With the correct nested annotation in place, lockdep reports
no problems.
Signed-off-by: NeilBrown <[email protected]>
---
include/linux/rhashtable.h | 40 +++++++++++++++++++++++++++-------------
lib/rhashtable.c | 17 ++++++++++-------
2 files changed, 37 insertions(+), 20 deletions(-)
diff --git a/include/linux/rhashtable.h b/include/linux/rhashtable.h
index b683dc336be1..7568b94f6c87 100644
--- a/include/linux/rhashtable.h
+++ b/include/linux/rhashtable.h
@@ -68,6 +68,8 @@ struct bucket_table {
struct bucket_table __rcu *future_tbl;
+ struct lockdep_map dep_map;
+
struct rhash_head __rcu *buckets[] ____cacheline_aligned_in_smp;
};
@@ -88,20 +90,32 @@ struct bucket_table {
* will have provided that.
*/
-static inline void rht_lock(struct rhash_head **bucket)

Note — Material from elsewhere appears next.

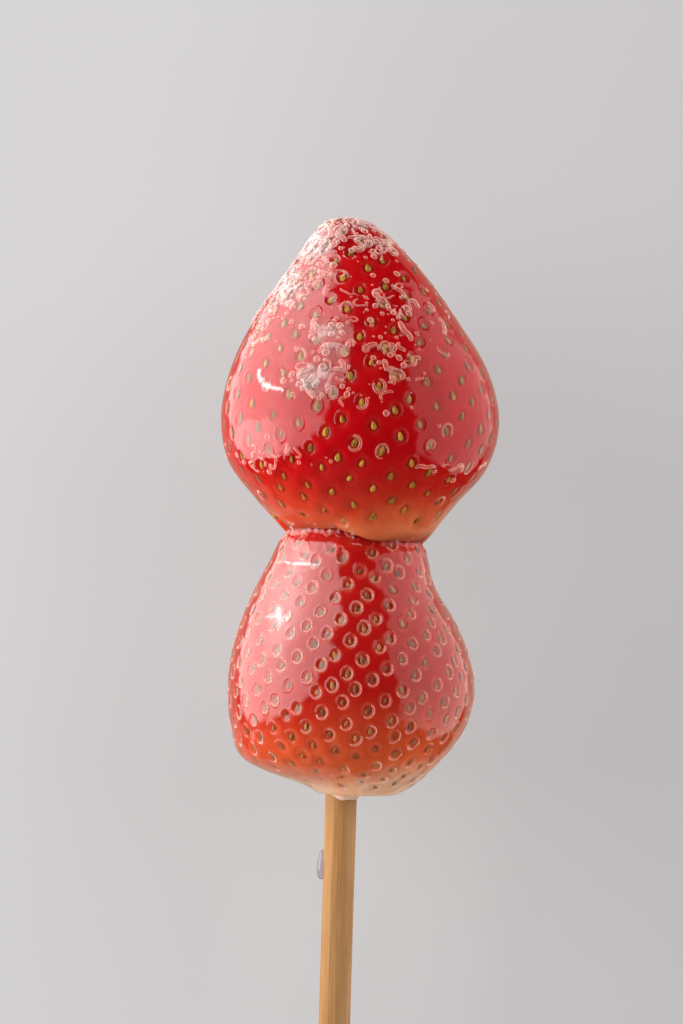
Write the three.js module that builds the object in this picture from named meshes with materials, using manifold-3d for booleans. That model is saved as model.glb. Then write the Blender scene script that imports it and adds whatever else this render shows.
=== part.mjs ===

+static inline void rht_lock(struct bucket_table *tbl, struct rhash_head **bucket)
+{
+ local_bh_disable();
+ bit_spin_lock(1, (unsigned long *)bucket);
+ lock_map_acquire(&tbl->dep_map);
+}
+
+static inline void rht_lock_nested(struct bucket_table *tbl,
+ struct rhash_head **bucket,
+ unsigned int subclass)
{
local_bh_disable();
bit_spin_lock(1, (unsigned long *)bucket);
+ lock_acquire_exclusive(&tbl->dep_map, subclass, 0, NULL, _THIS_IP_);
}
-static inline void rht_unlock(struct rhash_head **bucket)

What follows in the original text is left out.